“You know how when you go to Whole Foods, and you buy that $12 peanut butter smoothie, but it doesn’t have enough protein in it, so you pay an extra $3 for a shot of protein powder?”
Anyone in Forum long enough knows not to give advice and knows to speak from their own personal experience.
But a trend that I’ve seen lately is that people slip into using what I’ll call “The Universal You” language instead of speaking in first person.
In the quote above, the person is talking about their own experience of going to Whole Foods and buying a smoothie, but they used The Universal You instead of first person. This can be very dangerous.
Not using The Universal You has three major advantages:
1) Avoids Confusion – Is she talking about me? People in general? Herself? When someone uses The Universal You, it causes confusion as to who the person is talking about. Speaking in first person is clearly about that person and only that person.
2) Reduces Defensiveness – Someone might think you are talking about people in general and/or someone else in the room, which might cause someone to get defensive.

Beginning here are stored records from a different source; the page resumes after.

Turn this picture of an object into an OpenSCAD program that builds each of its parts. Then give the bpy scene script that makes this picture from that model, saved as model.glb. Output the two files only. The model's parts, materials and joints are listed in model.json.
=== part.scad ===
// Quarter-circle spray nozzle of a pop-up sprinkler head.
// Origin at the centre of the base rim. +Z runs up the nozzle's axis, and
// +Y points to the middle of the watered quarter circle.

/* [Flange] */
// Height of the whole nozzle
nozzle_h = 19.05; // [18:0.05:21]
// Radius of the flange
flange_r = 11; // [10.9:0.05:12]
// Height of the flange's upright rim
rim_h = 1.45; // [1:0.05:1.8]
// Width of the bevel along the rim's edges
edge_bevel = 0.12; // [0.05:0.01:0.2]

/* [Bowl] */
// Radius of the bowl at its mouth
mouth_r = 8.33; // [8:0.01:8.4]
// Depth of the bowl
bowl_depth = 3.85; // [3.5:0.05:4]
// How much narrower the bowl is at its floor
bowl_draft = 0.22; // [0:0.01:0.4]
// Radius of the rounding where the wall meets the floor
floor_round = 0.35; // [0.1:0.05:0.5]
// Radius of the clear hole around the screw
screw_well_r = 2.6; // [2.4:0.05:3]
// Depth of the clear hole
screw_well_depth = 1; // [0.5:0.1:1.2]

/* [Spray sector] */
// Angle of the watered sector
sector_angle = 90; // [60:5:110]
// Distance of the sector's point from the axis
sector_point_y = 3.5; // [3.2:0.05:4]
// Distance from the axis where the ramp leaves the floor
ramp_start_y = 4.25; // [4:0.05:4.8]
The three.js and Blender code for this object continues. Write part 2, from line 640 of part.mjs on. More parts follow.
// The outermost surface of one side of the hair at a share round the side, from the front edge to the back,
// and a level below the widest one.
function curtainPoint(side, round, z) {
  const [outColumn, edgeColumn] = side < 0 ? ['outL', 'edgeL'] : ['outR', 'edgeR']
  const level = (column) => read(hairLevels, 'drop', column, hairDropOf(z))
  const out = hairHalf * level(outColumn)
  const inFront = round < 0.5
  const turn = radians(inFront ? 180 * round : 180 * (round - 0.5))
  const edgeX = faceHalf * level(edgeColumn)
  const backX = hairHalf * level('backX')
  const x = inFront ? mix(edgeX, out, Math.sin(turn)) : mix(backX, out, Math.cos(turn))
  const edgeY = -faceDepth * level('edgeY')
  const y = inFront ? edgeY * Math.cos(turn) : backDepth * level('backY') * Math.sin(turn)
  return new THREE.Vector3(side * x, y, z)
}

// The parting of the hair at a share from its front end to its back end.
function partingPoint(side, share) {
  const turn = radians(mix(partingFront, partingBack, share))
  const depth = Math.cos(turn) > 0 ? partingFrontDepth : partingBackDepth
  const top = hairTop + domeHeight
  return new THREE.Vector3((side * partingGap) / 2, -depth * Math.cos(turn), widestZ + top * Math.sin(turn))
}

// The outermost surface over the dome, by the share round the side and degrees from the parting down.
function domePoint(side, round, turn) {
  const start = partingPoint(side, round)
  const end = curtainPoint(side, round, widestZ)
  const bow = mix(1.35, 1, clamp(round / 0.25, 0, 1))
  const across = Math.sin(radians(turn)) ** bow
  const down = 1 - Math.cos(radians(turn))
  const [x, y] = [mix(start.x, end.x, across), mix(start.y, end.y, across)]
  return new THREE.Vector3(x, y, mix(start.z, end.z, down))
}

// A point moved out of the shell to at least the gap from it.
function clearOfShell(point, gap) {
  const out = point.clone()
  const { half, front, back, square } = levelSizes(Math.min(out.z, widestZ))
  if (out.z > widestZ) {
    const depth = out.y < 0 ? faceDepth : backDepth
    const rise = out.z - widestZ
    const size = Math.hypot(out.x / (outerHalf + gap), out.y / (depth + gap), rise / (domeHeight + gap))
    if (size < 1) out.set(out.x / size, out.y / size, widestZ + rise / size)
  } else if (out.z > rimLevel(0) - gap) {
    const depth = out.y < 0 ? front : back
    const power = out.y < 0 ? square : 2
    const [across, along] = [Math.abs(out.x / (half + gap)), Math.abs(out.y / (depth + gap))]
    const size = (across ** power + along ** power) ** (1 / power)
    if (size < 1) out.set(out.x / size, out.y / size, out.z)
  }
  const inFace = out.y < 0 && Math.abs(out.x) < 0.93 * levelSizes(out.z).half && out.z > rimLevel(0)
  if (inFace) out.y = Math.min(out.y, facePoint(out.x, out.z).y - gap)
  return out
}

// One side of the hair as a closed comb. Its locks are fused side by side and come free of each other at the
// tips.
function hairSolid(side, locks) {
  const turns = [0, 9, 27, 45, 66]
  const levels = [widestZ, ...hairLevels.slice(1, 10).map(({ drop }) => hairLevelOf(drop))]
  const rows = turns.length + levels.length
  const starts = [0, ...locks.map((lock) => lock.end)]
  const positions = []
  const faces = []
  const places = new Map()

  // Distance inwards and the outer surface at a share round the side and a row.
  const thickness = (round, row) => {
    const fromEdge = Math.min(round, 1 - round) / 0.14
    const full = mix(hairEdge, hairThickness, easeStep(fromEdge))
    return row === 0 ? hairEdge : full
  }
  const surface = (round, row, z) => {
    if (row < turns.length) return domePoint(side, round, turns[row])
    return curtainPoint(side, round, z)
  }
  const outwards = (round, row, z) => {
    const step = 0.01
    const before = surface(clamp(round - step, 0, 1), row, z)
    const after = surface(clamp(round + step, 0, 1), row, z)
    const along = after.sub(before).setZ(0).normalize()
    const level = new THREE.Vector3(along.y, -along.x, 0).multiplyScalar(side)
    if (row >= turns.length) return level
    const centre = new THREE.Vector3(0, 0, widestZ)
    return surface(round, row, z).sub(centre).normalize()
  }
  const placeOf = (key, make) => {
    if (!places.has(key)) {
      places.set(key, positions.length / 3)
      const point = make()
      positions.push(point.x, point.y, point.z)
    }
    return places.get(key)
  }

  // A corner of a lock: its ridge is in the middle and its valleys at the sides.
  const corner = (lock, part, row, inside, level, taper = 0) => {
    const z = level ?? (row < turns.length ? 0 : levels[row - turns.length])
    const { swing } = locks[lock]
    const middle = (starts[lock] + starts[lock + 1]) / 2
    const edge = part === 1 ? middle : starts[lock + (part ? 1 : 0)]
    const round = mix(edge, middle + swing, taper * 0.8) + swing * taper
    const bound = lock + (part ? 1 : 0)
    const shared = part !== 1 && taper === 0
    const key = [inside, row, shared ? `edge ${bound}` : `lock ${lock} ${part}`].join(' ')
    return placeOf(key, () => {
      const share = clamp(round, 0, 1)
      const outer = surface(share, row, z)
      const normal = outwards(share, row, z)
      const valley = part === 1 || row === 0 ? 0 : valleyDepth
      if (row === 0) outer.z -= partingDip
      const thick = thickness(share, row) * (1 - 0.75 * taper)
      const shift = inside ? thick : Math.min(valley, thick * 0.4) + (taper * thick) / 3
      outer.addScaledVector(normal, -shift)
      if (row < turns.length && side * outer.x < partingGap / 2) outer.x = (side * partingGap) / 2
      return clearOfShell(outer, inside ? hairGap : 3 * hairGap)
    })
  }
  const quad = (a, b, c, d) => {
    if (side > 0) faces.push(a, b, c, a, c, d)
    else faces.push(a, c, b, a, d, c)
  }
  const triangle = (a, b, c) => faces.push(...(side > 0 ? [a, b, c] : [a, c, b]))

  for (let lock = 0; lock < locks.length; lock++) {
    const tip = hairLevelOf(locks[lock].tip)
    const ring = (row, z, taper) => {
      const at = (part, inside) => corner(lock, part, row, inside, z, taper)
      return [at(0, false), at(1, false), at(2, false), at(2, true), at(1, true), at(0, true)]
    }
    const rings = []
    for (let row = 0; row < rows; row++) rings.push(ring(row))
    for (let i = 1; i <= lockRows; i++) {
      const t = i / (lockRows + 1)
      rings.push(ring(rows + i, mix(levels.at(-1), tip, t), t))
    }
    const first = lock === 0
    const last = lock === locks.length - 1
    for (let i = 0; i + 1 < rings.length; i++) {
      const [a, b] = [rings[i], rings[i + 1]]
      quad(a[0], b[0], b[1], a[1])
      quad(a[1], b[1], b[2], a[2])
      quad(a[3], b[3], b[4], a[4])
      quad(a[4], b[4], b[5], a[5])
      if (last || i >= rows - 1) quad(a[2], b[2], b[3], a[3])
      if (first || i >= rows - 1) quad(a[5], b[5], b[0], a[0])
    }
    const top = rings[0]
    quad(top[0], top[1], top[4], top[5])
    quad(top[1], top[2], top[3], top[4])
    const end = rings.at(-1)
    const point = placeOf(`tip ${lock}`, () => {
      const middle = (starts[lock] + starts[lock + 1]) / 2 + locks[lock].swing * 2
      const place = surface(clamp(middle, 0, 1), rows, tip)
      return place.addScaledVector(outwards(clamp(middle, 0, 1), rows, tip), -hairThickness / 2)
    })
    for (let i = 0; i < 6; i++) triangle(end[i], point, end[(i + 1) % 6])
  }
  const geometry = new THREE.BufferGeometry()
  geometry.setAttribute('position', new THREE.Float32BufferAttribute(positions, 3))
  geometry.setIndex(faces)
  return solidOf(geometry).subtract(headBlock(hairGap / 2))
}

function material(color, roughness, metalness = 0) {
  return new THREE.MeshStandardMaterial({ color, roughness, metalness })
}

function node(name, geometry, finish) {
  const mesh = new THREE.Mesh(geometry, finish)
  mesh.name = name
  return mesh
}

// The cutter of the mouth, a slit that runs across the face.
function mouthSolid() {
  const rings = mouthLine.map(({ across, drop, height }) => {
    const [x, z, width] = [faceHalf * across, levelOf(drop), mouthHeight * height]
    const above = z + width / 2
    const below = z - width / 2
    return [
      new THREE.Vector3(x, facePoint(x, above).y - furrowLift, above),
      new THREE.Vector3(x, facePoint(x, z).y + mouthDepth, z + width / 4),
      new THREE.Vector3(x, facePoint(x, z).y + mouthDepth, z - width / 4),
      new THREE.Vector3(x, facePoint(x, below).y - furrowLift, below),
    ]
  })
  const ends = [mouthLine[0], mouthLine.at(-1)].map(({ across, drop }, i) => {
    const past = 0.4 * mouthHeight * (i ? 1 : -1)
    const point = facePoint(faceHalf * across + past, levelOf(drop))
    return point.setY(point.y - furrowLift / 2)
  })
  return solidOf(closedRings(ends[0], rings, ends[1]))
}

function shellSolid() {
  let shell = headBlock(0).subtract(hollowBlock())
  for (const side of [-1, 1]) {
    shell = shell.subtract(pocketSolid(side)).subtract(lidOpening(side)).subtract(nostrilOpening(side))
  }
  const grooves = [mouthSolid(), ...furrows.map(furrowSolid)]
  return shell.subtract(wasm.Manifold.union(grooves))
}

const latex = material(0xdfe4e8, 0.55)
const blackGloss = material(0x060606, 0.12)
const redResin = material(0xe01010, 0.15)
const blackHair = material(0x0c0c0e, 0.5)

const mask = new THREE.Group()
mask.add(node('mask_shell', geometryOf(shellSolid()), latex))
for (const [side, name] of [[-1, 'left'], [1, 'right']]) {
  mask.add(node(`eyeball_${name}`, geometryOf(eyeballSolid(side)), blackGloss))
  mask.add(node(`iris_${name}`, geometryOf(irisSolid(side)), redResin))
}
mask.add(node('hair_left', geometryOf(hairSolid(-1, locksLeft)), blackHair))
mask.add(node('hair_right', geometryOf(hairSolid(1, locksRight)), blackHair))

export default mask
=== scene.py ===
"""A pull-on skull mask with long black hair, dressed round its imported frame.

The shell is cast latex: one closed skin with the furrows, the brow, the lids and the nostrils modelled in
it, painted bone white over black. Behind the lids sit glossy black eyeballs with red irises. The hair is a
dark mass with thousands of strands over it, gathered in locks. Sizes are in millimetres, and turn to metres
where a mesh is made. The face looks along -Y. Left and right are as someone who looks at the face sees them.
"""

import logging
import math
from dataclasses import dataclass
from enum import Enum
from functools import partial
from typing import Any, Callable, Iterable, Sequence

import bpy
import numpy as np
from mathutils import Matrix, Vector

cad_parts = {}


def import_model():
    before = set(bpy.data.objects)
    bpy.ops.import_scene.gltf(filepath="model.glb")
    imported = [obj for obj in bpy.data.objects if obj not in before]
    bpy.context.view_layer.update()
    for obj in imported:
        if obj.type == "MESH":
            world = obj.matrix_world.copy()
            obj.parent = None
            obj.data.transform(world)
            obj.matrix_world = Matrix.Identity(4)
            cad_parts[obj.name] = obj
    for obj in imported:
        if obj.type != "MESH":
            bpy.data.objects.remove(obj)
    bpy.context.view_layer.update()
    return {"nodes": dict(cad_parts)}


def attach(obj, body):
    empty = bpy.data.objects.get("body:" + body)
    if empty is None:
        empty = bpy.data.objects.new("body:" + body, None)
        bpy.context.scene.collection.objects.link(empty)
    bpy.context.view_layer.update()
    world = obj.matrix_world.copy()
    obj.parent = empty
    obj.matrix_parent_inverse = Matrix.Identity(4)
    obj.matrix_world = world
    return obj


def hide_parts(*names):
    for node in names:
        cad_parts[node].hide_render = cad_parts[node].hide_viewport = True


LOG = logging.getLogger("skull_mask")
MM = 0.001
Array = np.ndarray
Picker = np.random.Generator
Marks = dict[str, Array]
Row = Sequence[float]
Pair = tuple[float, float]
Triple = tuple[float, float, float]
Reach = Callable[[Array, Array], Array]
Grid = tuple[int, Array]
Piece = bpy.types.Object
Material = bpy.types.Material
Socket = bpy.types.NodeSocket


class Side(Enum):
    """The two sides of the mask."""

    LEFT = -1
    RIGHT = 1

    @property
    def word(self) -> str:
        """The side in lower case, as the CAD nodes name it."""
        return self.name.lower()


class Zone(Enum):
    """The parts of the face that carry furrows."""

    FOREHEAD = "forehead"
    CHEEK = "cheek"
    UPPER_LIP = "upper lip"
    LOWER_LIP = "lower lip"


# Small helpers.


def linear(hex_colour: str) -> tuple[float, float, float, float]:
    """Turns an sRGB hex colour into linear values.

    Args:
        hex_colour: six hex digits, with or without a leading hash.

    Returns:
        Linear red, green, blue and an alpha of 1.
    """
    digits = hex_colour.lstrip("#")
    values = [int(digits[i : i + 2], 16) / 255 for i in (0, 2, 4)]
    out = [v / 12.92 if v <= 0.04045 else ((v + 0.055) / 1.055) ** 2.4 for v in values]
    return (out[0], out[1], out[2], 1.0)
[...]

“Well, I don’t go to Whole Foods because it’s for yuppies, and I’m allergic to peanut butter, and too much protein is bad for you. So no thanks!”
3) Owns The Situation – It is way more powerful to speak in first person because you own the situation instead of hiding behind general language that might mean you or people in general.
“When I go to Whole Foods, and I buy a $12 peanut butter smoothie, it doesn’t have enough protein, so I pay an extra $3 for a shot of protein powder.”
Obviously, my example of Whole Foods is silly and probably would never come up in a Forum conversation, but imagine it was more serious…
“You know how when you go out after work and just need to have a few drinks to numb the pain you felt while at work?”
Now we are dealing with a real issue. Maybe this person thinks that everyone has a horrible time at work. Maybe. We don’t know with The Universal You.